A veces me vienen
a la memoria cosas que tuve que aprender en el colegio, como las obras de
misericordia del catecismo, aquellas que empezaban con enseñar al que no sabe y
dar buen consejo a quien lo necesita. En una semana como esta, en la que todo
el mundo se ha doctorado en Pedagogía, tal vez habría que explicar un par de conceptos
y dar por zanjados debates estúpidos que solo pretenden que nos olvidemos de lo
importante.
Las escuelas
infantiles, colegios e institutos son los lugares destinados específicamente
para aprender, aunque no sean los únicos. Allí hay que enseñar de todo lo
necesario para la vida y eso significa que no solo ha de haber contenidos de
todas las materias, sino que también hay que trasmitir muchas cosas más, teóricas
y prácticas, sencillas y complejas, fundamentales o lúdicas. Los centros,
además de formar académicamente a cada persona, son también responsables de
socializar a las personas desde que nacen hasta que alcanzan la mayoría de
edad, en un proceso en el que es tan importante saber sumar como conocer la
fotosíntesis o aprender otras lenguas.
Si el aprendizaje
se circunscribiera a contenidos cuantificables podríamos sustituir al
profesorado por robots que lo sabrían todo, que no se cansarían jamás, que no
tendrían reivindicaciones laborales y que calificarían milimétricamente al
alumnado.

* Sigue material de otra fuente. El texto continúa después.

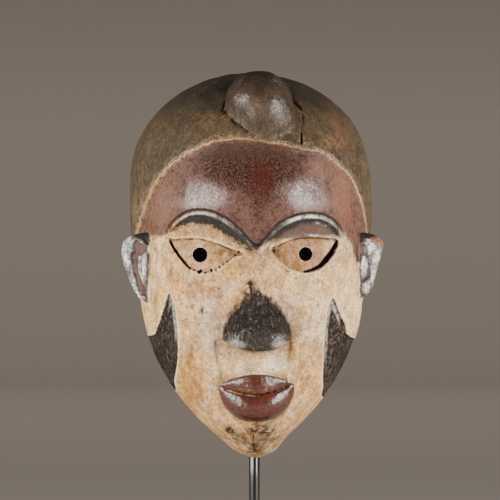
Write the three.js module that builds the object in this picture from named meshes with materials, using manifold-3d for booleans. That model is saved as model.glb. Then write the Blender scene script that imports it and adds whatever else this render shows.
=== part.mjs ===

Pero necesitamos un componente humano y empático que enseñe también a
atarse los cordones, a escuchar cuando hablan otros, a pedir la palabra, a
respetar a quienes no son como nosotros, a sentir empatía por quienes sufren, a
mostrar solidaridad, a querer ser libres y a permitir que los demás también lo
sean.
Durante algún
tiempo acudí a institutos a hablar de Derechos Humanos, a explicar una
Declaración Universal que debería ser respetada en todo el mundo y que no se
cumple en casi ningún lugar. Lo hice gobernando Felipe González y Aznar, pero
se ha seguido haciendo con Zapatero o Rajoy como presidentes. Las actividades,
entonces y ahora, habían sido aprobadas en un Consejo Escolar en el que madres
y padres tienen representación.
¿Pueden unos
padres decidir que sus hijos no aprendan algo que ellos no quieren? Pues quizá
no, porque hay cosas necesarias para la sociedad que no podemos dejar en manos
de los delirios xenófobos, homófobos o terraplanistas de los progenitores. Un
chaval puede ignorar las declinaciones latinas pero no puede creer que la
violencia de género no existe, que los rumanos y magrebíes son inferiores o que
puede acosar y vejar a los adolescentes del pupitre de al lado porque parecen
homosexuales. Y sí, yo quiero que todo el mundo se instruya en el respeto hacia
los demás, porque las víctimas de la ignorancia podrían ser mis hijos o los
tuyos.
Del millón de mejoras
que se me ocurren para las escuelas e institutos de este país, lo ultimo que
necesitábamos era esta apología de la barbarie disfrazada de moralidad. No
hablemos más y enseñemos al que no sabe. Por misericordia.